Betlemme: oltre il muro
Poi si va a Betlemme e ci si sente “a casa”. Anche il Papa – ci dicono persone a lui vicine – si sente in famiglia tra i palestinesi. Una casa che però è anche prigione. Per chi viene qui per la prima volta, l’impatto col “muro di sicurezza”, che dal 2002 divide lo Stato di Israele dai Territori della Cisgiordania, è forte. Un muro che ha avuto conseguenze economiche disastrose per i palestinesi. Un muro che divide a metà case e famiglie.
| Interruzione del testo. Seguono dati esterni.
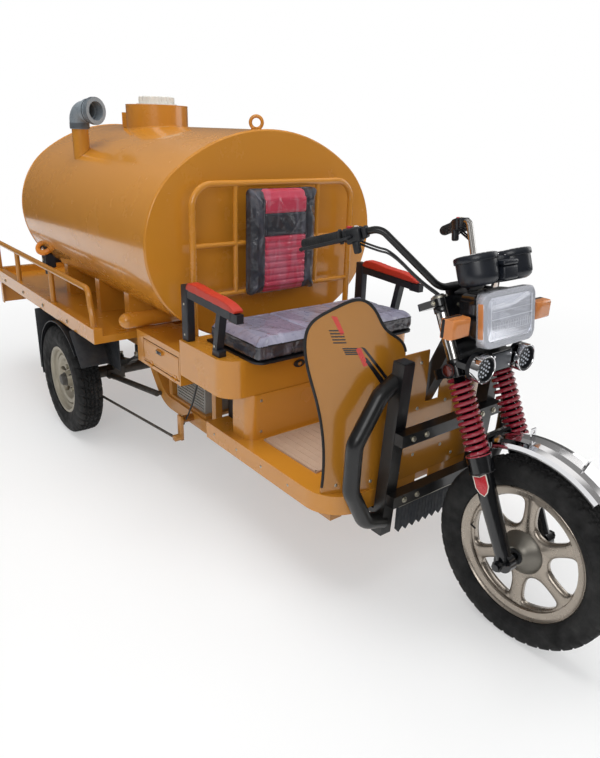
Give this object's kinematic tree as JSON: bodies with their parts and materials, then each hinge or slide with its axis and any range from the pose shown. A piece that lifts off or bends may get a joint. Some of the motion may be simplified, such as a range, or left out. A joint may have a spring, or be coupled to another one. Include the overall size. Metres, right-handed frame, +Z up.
{
  "type": "three-wheeled tank truck",
  "caption": "Electric three-wheeled cargo vehicle with an oval tank on an open bed, a railed seat, leg shield, bumper and a sprung fork.",
  "frame": {"origin": "on the floor under the middle of the vehicle's overall length and width", "axes": "+X forward, +Y to the vehicle's left, +Z up; its wheels stand on z = 0"},
  "size_m": [3.703, 1.296, 1.619],
  "materials": {
    "ochre_paint": "gloss enamel",
    "black_paint": "gloss enamel",
    "white_plastic": "moulded",
    "grey_plastic": "moulded pipe fitting",
    "valve_iron": "cast and painted, bright ring",
    "red_plastic": "lamp lens",
    "amber_plastic": "lamp lens",
    "control_grey": "satin",
    "black_plastic": "moulded, fine grain",
    "red_pad": "soft moulded pad",
    "seat_cover": "quilted synthetic leather",
    "backrest_cover": "ribbed synthetic leather",
    "beige_mat": "ribbed",
    "rubber_sheet": "ribbed",
    "tyre_rubber": "moulded",
    "wheel_silver": "satin cast",
    "steel": "zinc plated",
    "chrome": "mirror bright",
    "spring_red": "gloss",
    "lamp_glass": "clear, fluted",
    "spring_black": "satin"
  },
  "bodies": {
    "chassis": {"tank_heads": "ochre_paint", "filler_cap": "white_plastic", "tank_shell": "ochre_paint", "vent_elbow": "grey_plastic", "tank_pipes": "ochre_paint", "drain_valve": "valve_iron", "tank_cradles": "ochre_paint", "bed": "ochre_paint", "bed_rails": "ochre_paint", "rear_panel": "ochre_paint", "tail_lamps": "red_plastic", "main_frame": "ochre_paint", "front_frame": "ochre_paint", "rear_axle": "black_paint", "leaf_springs": "spring_black", "brake_rod": "black_paint", "rear_mudguards": "black_plastic", "seat_tray": "ochre_paint", "tool_boxes": "ochre_paint", "battery_box": "ochre_paint", "battery_pack": "black_plastic", "control_box": "control_grey", "backrest": "backrest_cover", "seat_rack": "ochre_paint", "armrest_frames": "black_plastic", "armrest_pads": "red_pad", "floor_pan": "ochre_paint", "floor_mat": "beige_mat", "leg_shield": "ochre_paint", "bumper": "black_paint", "mud_flap": "rubber_sheet"},
    "steering": {"fork_lowers": "black_paint", "fork_stanchions": "chrome", "fork_springs": "spring_red", "fork_yokes": "black_paint", "front_axle": "steel", "front_fender": "chrome", "headlamp_shell": "chrome", "headlamp_glass": "lamp_glass", "lamp_bracket": "black_paint", "spot_lamps": "black_plastic", "amber_lamps": "amber_plastic", "gauge_pods": "black_plastic", "handlebar": "chrome", "grips": "rubber_sheet", "bar_controls": "black_plastic"},
    "front_wheel": {"front_rim": "wheel_silver", "front_tyre": "tyre_rubber"},
    "rear_wheel_right": {"rear_rim_right": "wheel_silver", "rear_tyre_right": "tyre_rubber"},
    "rear_wheel_left": {"rear_rim_left": "wheel_silver", "rear_tyre_left": "tyre_rubber"},
    "seat_lid": {"seat_base": "black_plastic", "seat_cushion": "seat_cover"},
    "tool_door_r": {"tool_door_right": "ochre_paint"},
    "tool_door_l": {"tool_door_left": "ochre_paint"}
  },
  "joints": [
    {"name": "steering_turn", "type": "hinge", "parent": "chassis", "child": "steering", "pos_m": [1.20796, 0, 0.91134], "axis": [-0.4368, 0, 0.8996], "range_deg": [-40, 40]},
    {"name": "front_wheel_spin", "type": "hinge", "parent": "steering", "child": "front_wheel", "pos_m": [1.5515, 0, 0.3], "axis": [0, 1, 0], "continuous": true},
    {"name": "rear_wheel_right_spin", "type": "hinge", "parent": "chassis", "child": "rear_wheel_right", "pos_m": [-0.7055, -0.586, 0.274], "axis": [0, 1, 0], "continuous": true},
    {"name": "rear_wheel_left_spin", "type": "hinge", "parent": "chassis", "child": "rear_wheel_left", "pos_m": [-0.7055, 0.586, 0.274], "axis": [0, 1, 0], "continuous": true},
    {"name": "seat_lid_lift", "type": "hinge", "parent": "chassis", "child": "seat_lid", "pos_m": [0.3245, 0, 0.7188], "axis": [0, -1, 0], "range_deg": [0, 55]},
    {"name": "tool_door_right_drop", "type": "hinge", "parent": "chassis", "child": "tool_door_r", "pos_m": [0.0895, -0.481, 0.536], "axis": [1, 0, 0], "range_deg": [0, 90]},
    {"name": "tool_door_left_drop", "type": "hinge", "parent": "chassis", "child": "tool_door_l", "pos_m": [0.0895, 0.481, 0.536], "axis": [-1, 0, 0], "range_deg": [0, 90]}
  ]
}
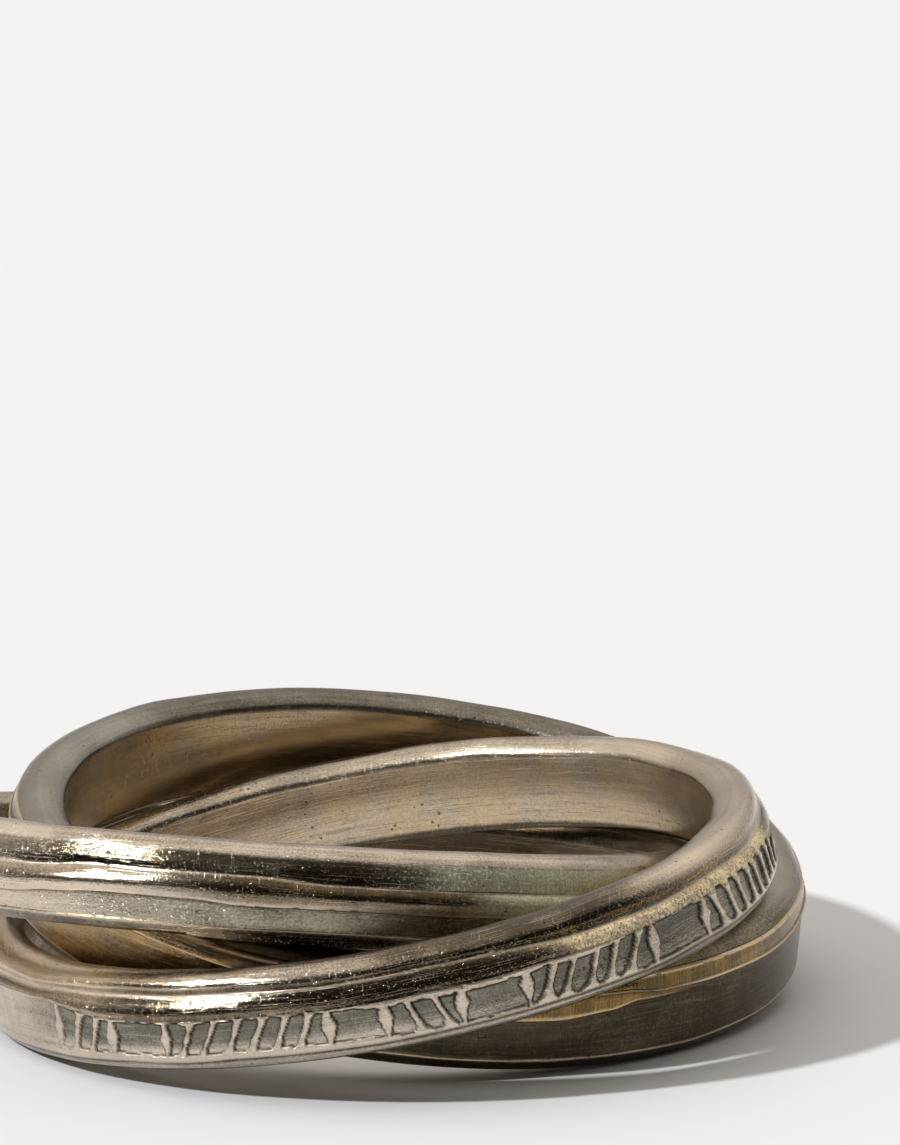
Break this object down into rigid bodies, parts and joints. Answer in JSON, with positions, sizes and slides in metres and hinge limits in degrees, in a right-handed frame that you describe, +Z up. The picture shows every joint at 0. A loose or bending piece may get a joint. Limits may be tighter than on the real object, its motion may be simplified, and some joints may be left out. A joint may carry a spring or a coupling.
{
  "type": "rolling ring of linked silver bands",
  "caption": "Finger ring of linked round silver bands that roll over each other; one carries a raised ornament in a channel, one is stepped and one has a broad lower face.",
  "frame": {"origin": "on the surface the ring rests on, below the middle of its bounding box", "axes": "+Z up through the finger opening, +X to the viewer's right in the picture, +Y away from the viewer"},
  "size_m": [0.026, 0.0248, 0.0067],
  "materials": {
    "worn_silver": "silver with a dark patina, worn bright on the crown, edges and raised ornament",
    "oxidised_silver": "silver with a dark patina on its faces and bright, scratched ridges",
    "dark_silver": "silver with a heavy dark patina and golden tarnish beside its ridges"
  },
  "bodies": {
    "relief_band": {"relief_band": "worn_silver"},
    "stepped_band": {"stepped_band": "oxidised_silver"},
    "broad_band": {"broad_band": "dark_silver"}
  },
  "joints": [
    {"name": "stepped_band_roll", "type": "hinge", "parent": "relief_band", "child": "stepped_band", "pos_m": [-0.00137, 0.00108, 0.00338], "axis": [0.0653, 0.1738, 0.9826], "continuous": true},
    {"name": "broad_band_roll", "type": "hinge", "parent": "relief_band", "child": "broad_band", "pos_m": [0.00181, 0.00112, 0.00332], "axis": [0.1123, -0.1324, 0.9848], "continuous": true}
  ]
}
Un muro che Benedetto XVI nel campo profughi di Aida ha definito «realtà tragica», augurandosi che «non duri per sempre».
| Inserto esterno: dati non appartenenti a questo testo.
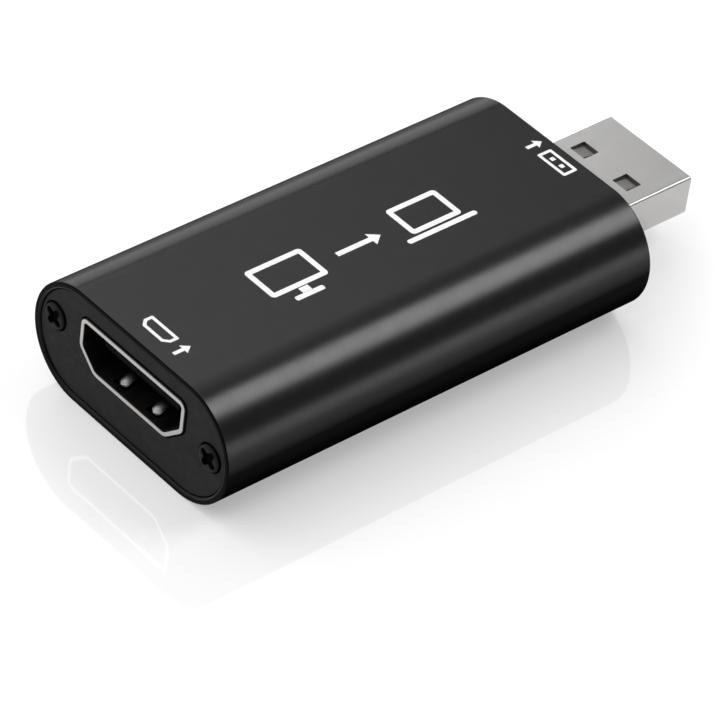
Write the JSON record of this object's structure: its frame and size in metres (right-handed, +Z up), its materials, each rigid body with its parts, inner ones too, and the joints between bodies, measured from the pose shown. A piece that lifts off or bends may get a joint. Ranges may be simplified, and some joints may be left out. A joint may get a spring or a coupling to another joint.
{
  "type": "video signal converter",
  "caption": "Pocket video capture converter: a flat round-sided metal sleeve with a 19-way video socket in one end and a type A computer plug on the other.",
  "frame": {"origin": "on the surface that the body rests on, under the middle of the overall length", "axes": "+X across the body, +Y along it from the video socket to the computer plug, +Z up through the top face"},
  "size_m": [0.028, 0.0658, 0.0128],
  "materials": {
    "sleeve_aluminium": "black anodised, satin",
    "plate_metal": "black, matt",
    "screw_steel": "blackened",
    "board_laminate": "black solder mask, satin",
    "socket_steel": "bright, nickel plated",
    "socket_plastic": "black moulding",
    "contact_gold": "gold plated",
    "plug_steel": "nickel plated, satin",
    "plug_plastic": "white moulding",
    "chip_plastic": "black moulding compound, matt",
    "lead_tin": "tinned",
    "crystal_ceramic": "ceramic, matt",
    "crystal_metal": "plated lid",
    "capacitor_ceramic": "fired ceramic, satin",
    "resistor_ceramic": "coated ceramic",
    "bead_ferrite": "ferrite, matt"
  },
  "bodies": {
    "root": {"sleeve": "sleeve_aluminium", "front_plate": "plate_metal", "rear_plate": "plate_metal", "front_screws": "screw_steel", "rear_screws": "screw_steel", "circuit_board": "board_laminate", "socket_shell": "socket_steel", "socket_insulator": "socket_plastic", "socket_upper_contacts": "contact_gold", "socket_lower_contacts": "contact_gold", "plug_shell": "plug_steel", "plug_insulator": "plug_plastic", "plug_contacts": "contact_gold", "capture_chip": "chip_plastic", "capture_chip_leads": "lead_tin", "memory_chip": "chip_plastic", "memory_chip_leads": "lead_tin", "crystal_base": "crystal_ceramic", "crystal_lid": "crystal_metal", "regulators": "chip_plastic", "regulator_leads": "lead_tin", "capacitors": "capacitor_ceramic", "resistors": "resistor_ceramic", "surge_arrays": "chip_plastic", "ferrite_bead": "bead_ferrite"}
  },
  "joints": []
}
Nazaret: una Chiesa antica
L’ultima tappa della lunga settimana in Terra Santa di Benedetto XVI è a Nazaret. La cittadina della Galilea sembra pervasa della dolcezza con cui Maria ha accompagnato l’infanzia di Gesù. Sotto un sole estivo, in oltre 40mila assistono alla Messa sul Monte del Precipizio da cui, come racconta l’evangelista Luca, gli abitanti di Nazaret volevano buttare Gesù. A Nazaret, la più grande città araba di tutto lo Stato d’Israele, i cristiani sono il 17 per cento della popolazione, percentuale altissima se si considera che nel Paese sono solo il 2 per cento. Cristiani di riti diversi che qui spesso condividono anche le chiese. «La nostra è una Chiesa antica perché siamo i discendenti dei primi cristiani, però è anche una Chiesa fatta di molti giovani» è il commento di padre Afif Mahul, parroco della chiesa maronita di Haifa. Anche qui, come a Gerusalemme, il pellegrinaggio del Papa è accompagnato dai cristiani di tutto il mondo. Tra i 7mila giovani delle Comunità neocatecumenali, non poteva mancare la rappresentanza riminese! «È fondamentale per noi cristiani seguire il Papa nei suoi viaggi» dice Gioele. «Poter essere nei luoghi in cui è vissuto Gesù è una cosa che ci prende molto» aggiungono “i due Stefano”. «I cristiani di qui hanno bisogno del nostro sostegno» conclude Marcella.

Arrivederci a Gerusalemme
Il volo del Papa è appena decollato. Fra poco – dopo gli immancabili controlli in uscita – partirà il nostro. Davanti al gate dell’Aeroporto di Tel Aviv, mi viene in mente il tipico saluto degli ebrei che si incontrano fuori da Israele:“L’anno prossimo a Gerusalemme!”. E, tra me e me, penso:“Speriamo!”.